As shown in graph above, the current hours of service seem to almost cover most high demand time. That said, I would allocate more resources around mid afternoon, especially on Wednesday and Thursday.

Visualization — Fare Per Passenger Analysis

• How would you price airport rides and why (our current model is a $5.00 flat fee weekdays before 9pm and $5.95 weeknights after 9pm and all day Saturdays)?

According to taxi ride fare, discounted by number of passenger, I still think $5 flat fee is quite low, compared with almost $30 dollar normal rate. If it is Via’s initial strategy to use advantageous price incentive to start the business, it makes sense. However, as Via establishes itself, it may not be optimal anymore to lay too much money on the table. Hence, I would suggest a different price tier. In order to make profit and alleviate traffic congestion, I will charge $10 to $15 flat fee, including tax (the exact amount can vary according to model accuracy) for regular operating hours, and $1 to $5 surcharge for rush hours between 6am to 7am and 18pm to 19pm.

Qualitative Questions:

• What additional data would you like to see in order to answer questions 1-5 more confidently and how would you incorporate it?

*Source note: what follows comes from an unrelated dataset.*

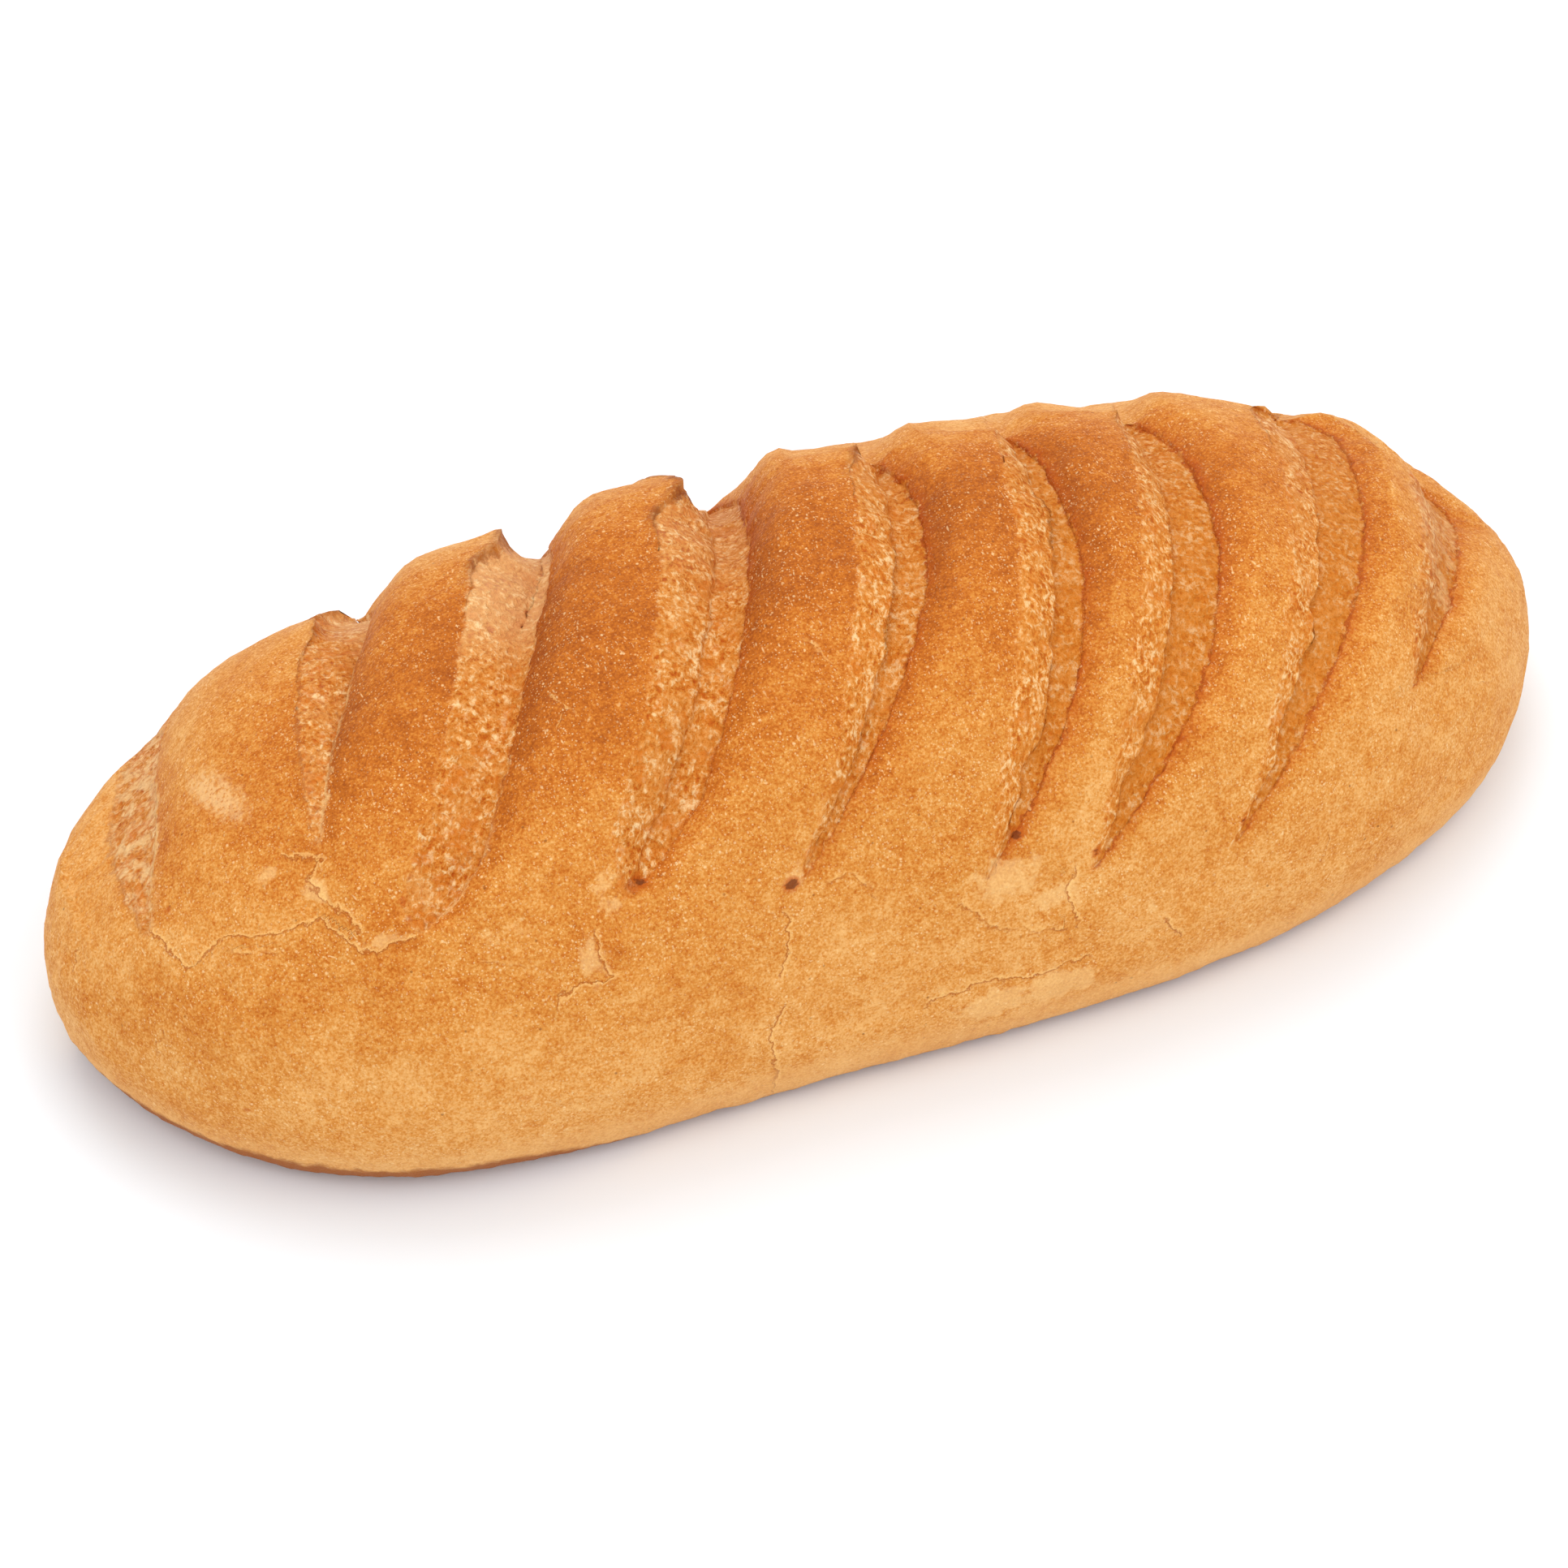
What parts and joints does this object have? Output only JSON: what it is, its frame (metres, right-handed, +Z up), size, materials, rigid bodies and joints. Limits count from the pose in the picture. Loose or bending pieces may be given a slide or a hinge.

I would want to see through what channel are those taxi rides are requested. For example, we may see growing usage of mobile application for airports rides as people may feel more assured to request ride in advance on their mobile phones, versas traditionally getting cabs on the street. This will also provide more information if we need to launch airport rides as separate service.

• How might your answer change over time? What Via data would you monitor to ensure the proposed expansion was a good business decision?

My answer might change along with the change of competitive landscape of On-demand transportation. Therefore, I would monitor Via’s competitors’ data to assess the efficiency of the proposed expansion.